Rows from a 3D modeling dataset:
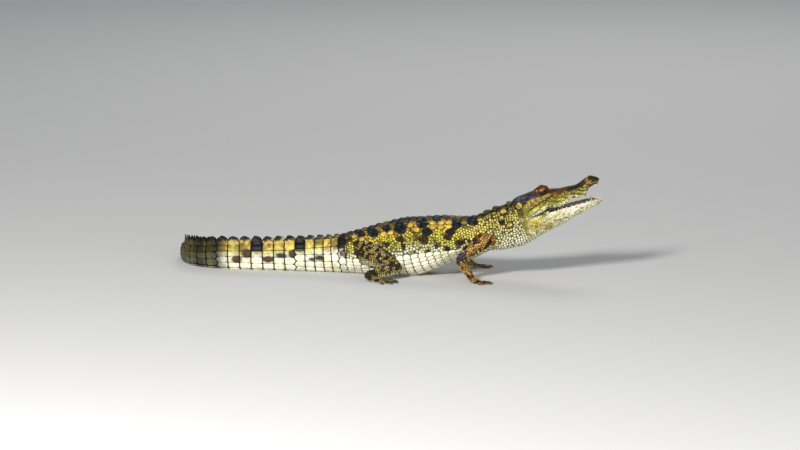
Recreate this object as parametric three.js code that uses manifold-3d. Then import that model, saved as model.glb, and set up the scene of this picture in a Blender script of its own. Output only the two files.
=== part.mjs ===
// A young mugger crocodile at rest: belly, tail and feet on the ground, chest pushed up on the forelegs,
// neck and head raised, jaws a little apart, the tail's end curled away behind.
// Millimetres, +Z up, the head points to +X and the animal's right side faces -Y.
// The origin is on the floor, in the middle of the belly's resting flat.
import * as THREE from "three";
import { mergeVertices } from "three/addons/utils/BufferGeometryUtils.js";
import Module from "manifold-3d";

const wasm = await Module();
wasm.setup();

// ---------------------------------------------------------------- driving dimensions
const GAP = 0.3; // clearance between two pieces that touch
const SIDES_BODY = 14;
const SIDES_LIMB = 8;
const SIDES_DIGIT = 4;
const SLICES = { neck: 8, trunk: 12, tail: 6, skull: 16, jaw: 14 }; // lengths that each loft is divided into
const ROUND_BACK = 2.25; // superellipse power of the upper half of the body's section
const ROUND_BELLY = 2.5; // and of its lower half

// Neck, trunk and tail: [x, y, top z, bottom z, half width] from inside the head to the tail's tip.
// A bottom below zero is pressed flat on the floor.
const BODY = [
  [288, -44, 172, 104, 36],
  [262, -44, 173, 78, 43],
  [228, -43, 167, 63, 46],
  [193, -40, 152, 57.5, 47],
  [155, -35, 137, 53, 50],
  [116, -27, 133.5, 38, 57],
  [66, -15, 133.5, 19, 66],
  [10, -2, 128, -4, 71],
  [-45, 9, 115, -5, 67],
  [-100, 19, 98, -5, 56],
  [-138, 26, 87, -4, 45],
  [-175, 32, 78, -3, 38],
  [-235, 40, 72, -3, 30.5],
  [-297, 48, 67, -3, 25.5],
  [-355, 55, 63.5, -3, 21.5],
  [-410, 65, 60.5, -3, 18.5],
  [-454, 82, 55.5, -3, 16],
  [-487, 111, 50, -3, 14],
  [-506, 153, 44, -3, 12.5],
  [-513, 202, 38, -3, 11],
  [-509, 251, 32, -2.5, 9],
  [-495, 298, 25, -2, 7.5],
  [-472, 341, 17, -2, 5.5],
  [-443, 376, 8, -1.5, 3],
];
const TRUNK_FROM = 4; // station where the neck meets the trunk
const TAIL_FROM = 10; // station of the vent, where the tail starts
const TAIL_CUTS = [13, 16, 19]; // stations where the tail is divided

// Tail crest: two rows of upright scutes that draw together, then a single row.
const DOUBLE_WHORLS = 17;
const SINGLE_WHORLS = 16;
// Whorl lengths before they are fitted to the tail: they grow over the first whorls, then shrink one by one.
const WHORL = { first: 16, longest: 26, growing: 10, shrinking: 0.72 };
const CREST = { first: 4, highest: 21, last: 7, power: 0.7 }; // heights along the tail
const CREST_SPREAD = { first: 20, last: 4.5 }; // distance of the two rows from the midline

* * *

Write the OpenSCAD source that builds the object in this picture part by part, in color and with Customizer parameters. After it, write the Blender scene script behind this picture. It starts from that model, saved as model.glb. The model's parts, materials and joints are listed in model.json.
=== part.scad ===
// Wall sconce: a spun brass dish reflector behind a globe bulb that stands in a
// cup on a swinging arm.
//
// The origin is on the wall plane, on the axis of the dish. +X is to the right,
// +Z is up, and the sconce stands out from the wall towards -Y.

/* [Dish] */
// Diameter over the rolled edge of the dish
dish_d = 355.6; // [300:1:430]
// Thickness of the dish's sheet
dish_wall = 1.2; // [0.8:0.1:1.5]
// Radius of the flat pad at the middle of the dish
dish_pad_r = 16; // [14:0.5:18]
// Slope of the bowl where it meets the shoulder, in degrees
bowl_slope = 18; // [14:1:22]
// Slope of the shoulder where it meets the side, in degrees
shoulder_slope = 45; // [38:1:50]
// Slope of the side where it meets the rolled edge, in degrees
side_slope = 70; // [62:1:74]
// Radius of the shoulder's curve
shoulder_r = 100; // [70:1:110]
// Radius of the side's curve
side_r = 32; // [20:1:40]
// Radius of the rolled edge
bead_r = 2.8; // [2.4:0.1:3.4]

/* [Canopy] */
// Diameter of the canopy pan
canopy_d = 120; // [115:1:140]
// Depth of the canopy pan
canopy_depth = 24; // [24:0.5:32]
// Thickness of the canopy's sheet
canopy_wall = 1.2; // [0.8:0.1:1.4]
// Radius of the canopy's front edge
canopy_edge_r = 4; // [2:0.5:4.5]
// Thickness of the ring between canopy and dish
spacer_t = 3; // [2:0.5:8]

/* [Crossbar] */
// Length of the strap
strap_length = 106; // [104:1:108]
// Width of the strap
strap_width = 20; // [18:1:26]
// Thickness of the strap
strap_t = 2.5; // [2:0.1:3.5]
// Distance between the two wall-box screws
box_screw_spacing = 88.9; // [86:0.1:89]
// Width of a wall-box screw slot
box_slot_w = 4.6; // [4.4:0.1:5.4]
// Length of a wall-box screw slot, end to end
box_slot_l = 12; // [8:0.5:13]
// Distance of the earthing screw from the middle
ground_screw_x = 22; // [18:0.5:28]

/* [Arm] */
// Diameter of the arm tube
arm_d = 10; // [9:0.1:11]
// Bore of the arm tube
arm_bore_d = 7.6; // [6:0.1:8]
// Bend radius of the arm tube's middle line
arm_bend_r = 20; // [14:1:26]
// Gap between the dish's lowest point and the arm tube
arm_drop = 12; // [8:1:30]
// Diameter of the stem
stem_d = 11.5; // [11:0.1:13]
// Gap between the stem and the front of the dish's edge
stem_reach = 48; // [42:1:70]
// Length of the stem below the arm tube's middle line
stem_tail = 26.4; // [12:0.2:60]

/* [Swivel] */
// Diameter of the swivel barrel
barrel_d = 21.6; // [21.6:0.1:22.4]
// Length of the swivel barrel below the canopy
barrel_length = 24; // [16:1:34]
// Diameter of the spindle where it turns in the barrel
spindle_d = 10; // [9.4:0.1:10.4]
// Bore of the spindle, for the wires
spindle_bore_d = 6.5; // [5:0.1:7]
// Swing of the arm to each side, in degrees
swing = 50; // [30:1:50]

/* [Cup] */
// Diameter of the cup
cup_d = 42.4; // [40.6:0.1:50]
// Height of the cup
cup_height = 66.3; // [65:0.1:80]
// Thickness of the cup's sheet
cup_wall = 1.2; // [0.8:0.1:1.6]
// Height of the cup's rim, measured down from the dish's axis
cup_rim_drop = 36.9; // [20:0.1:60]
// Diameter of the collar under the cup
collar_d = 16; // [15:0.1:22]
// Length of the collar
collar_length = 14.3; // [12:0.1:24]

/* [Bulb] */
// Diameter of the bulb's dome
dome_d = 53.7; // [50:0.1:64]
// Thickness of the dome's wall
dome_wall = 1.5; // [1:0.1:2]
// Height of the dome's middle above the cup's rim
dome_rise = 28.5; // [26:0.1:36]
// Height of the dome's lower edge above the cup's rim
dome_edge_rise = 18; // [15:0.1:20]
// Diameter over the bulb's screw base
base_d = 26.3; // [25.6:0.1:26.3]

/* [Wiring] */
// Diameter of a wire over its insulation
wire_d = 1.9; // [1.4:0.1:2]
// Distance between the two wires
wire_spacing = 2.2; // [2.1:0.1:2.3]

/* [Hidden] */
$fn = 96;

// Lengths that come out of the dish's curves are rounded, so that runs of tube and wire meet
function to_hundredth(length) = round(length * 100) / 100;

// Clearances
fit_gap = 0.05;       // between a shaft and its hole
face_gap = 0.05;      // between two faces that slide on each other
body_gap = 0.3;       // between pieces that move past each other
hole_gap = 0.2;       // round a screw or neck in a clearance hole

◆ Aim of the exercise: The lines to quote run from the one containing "Recreate this object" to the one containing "const ROUND_BELLY = 2.5;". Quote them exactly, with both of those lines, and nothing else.

◆ Result of this exercise:
Recreate this object as parametric three.js code that uses manifold-3d. Then import that model, saved as model.glb, and set up the scene of this picture in a Blender script of its own. Output only the two files.
=== part.mjs ===
// A young mugger crocodile at rest: belly, tail and feet on the ground, chest pushed up on the forelegs,
// neck and head raised, jaws a little apart, the tail's end curled away behind.
// Millimetres, +Z up, the head points to +X and the animal's right side faces -Y.
// The origin is on the floor, in the middle of the belly's resting flat.
import * as THREE from "three";
import { mergeVertices } from "three/addons/utils/BufferGeometryUtils.js";
import Module from "manifold-3d";

const wasm = await Module();
wasm.setup();

// ---------------------------------------------------------------- driving dimensions
const GAP = 0.3; // clearance between two pieces that touch
const SIDES_BODY = 14;
const SIDES_LIMB = 8;
const SIDES_DIGIT = 4;
const SLICES = { neck: 8, trunk: 12, tail: 6, skull: 16, jaw: 14 }; // lengths that each loft is divided into
const ROUND_BACK = 2.25; // superellipse power of the upper half of the body's section
const ROUND_BELLY = 2.5; // and of its lower half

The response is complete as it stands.